- The input:
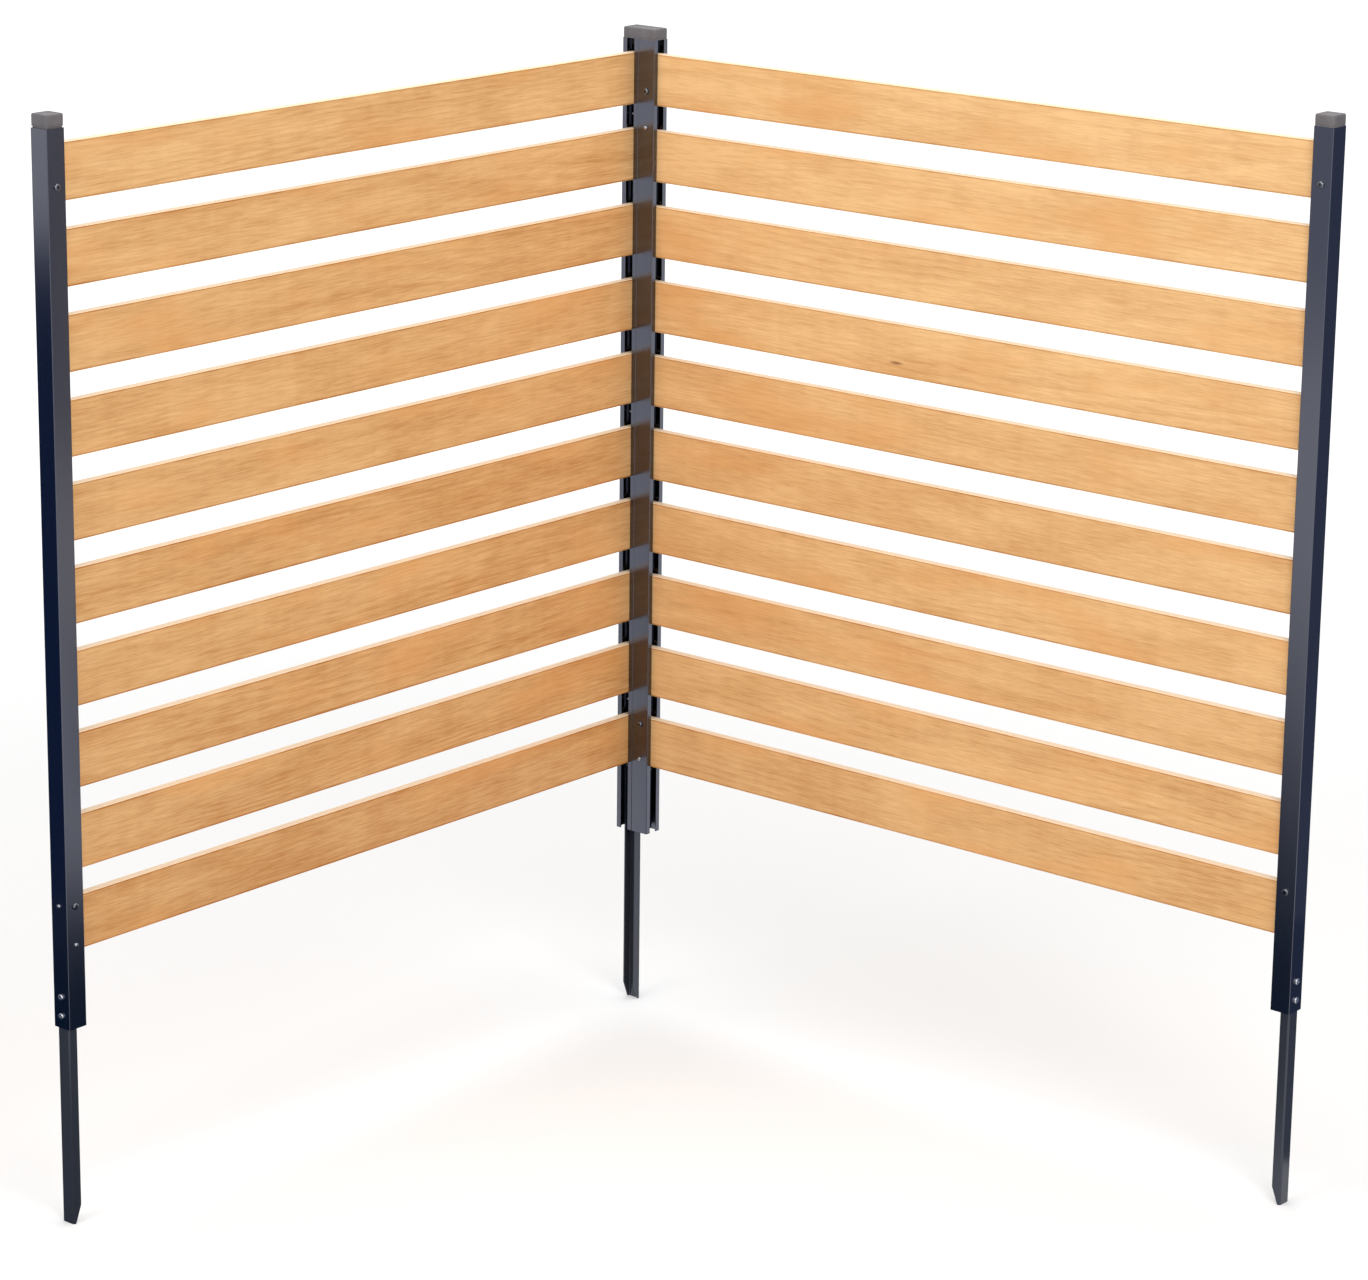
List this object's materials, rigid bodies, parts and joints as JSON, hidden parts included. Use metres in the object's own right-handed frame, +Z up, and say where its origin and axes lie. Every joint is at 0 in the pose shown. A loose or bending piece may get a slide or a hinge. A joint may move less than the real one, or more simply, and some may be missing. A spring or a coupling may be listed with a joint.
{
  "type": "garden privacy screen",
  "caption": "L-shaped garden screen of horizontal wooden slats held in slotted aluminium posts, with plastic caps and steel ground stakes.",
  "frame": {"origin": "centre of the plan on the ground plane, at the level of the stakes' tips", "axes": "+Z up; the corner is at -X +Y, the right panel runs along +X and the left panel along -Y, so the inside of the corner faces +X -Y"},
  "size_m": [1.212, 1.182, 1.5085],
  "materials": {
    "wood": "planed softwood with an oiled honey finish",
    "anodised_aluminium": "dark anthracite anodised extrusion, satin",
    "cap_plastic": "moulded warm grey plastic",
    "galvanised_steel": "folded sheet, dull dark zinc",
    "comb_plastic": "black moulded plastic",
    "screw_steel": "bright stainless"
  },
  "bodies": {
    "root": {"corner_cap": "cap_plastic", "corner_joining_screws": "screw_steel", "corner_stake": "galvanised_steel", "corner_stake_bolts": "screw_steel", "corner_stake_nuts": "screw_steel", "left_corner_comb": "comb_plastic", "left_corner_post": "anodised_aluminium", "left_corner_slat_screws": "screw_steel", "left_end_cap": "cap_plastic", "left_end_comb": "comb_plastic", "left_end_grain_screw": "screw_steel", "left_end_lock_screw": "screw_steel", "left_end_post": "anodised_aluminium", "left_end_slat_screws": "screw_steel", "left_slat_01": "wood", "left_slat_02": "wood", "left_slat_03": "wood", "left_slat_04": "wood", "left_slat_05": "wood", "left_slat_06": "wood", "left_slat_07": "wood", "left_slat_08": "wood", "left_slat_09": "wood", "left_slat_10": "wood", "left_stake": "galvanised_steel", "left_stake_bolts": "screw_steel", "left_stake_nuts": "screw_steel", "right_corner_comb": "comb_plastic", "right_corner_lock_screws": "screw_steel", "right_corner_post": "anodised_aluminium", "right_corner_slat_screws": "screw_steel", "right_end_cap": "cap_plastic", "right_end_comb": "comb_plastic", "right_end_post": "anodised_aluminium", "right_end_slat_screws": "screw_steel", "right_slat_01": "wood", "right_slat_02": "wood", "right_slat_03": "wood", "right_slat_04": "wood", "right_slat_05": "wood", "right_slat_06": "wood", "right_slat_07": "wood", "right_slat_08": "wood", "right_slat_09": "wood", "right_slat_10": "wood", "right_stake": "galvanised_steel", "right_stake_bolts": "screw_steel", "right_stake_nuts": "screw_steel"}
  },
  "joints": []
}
...
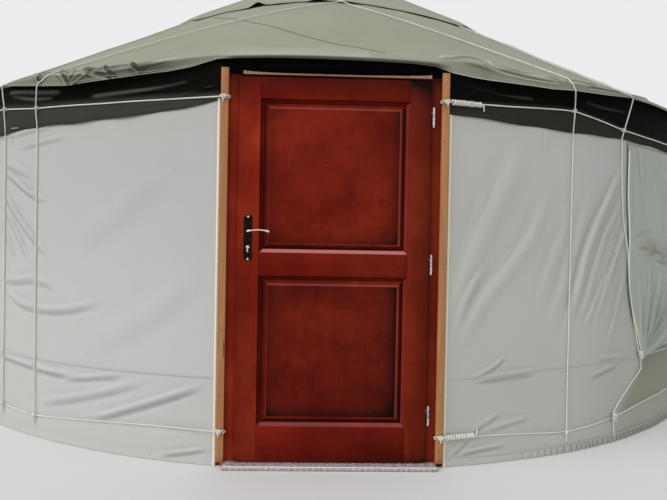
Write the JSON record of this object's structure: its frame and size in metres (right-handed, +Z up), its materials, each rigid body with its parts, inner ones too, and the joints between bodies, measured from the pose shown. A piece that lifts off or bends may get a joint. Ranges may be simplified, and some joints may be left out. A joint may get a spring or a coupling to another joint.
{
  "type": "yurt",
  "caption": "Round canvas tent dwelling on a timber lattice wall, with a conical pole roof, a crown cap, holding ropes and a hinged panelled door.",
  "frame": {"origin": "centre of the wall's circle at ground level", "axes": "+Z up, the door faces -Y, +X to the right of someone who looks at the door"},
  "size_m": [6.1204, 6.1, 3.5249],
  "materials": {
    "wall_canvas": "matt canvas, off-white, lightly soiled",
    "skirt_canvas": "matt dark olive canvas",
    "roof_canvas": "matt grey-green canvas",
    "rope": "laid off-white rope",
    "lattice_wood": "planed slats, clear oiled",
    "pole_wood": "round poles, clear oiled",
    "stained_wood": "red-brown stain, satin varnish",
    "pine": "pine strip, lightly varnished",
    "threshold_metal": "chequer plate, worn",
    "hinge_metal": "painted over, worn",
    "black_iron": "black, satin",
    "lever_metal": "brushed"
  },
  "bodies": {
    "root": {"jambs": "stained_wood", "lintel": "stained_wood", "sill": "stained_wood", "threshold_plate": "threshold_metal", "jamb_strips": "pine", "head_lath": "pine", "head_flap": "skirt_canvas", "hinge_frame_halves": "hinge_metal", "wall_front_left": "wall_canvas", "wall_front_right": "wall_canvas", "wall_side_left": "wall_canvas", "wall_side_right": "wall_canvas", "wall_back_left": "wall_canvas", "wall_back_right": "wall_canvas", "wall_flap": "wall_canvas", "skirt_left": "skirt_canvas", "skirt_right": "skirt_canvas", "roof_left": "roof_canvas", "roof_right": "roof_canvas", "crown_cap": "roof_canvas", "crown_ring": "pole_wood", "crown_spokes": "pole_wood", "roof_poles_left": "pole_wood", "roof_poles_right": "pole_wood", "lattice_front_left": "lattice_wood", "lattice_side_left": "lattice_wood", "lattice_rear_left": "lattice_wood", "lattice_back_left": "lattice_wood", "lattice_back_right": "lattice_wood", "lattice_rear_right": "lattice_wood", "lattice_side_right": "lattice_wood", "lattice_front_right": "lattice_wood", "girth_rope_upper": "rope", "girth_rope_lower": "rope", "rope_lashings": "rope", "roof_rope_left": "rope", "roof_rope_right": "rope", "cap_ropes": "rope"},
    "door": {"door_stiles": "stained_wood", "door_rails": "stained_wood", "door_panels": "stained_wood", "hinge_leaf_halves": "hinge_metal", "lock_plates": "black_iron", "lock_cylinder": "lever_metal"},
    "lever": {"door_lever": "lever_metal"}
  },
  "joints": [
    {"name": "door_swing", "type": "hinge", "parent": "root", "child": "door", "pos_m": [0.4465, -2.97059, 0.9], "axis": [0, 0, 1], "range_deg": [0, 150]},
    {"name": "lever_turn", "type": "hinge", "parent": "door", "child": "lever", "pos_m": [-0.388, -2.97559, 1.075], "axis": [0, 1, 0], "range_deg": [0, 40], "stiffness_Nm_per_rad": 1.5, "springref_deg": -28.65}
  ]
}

- Given request:
Using the listing above, show each line holding the string "piece".

- Task output:
List this object's materials, rigid bodies, parts and joints as JSON, hidden parts included. Use metres in the object's own right-handed frame, +Z up, and say where its origin and axes lie. Every joint is at 0 in the pose shown. A loose or bending piece may get a slide or a hinge. A joint may move less than the real one, or more simply, and some may be missing. A spring or a coupling may be listed with a joint.
Write the JSON record of this object's structure: its frame and size in metres (right-handed, +Z up), its materials, each rigid body with its parts, inner ones too, and the joints between bodies, measured from the pose shown. A piece that lifts off or bends may get a joint. Ranges may be simplified, and some joints may be left out. A joint may get a spring or a coupling to another joint.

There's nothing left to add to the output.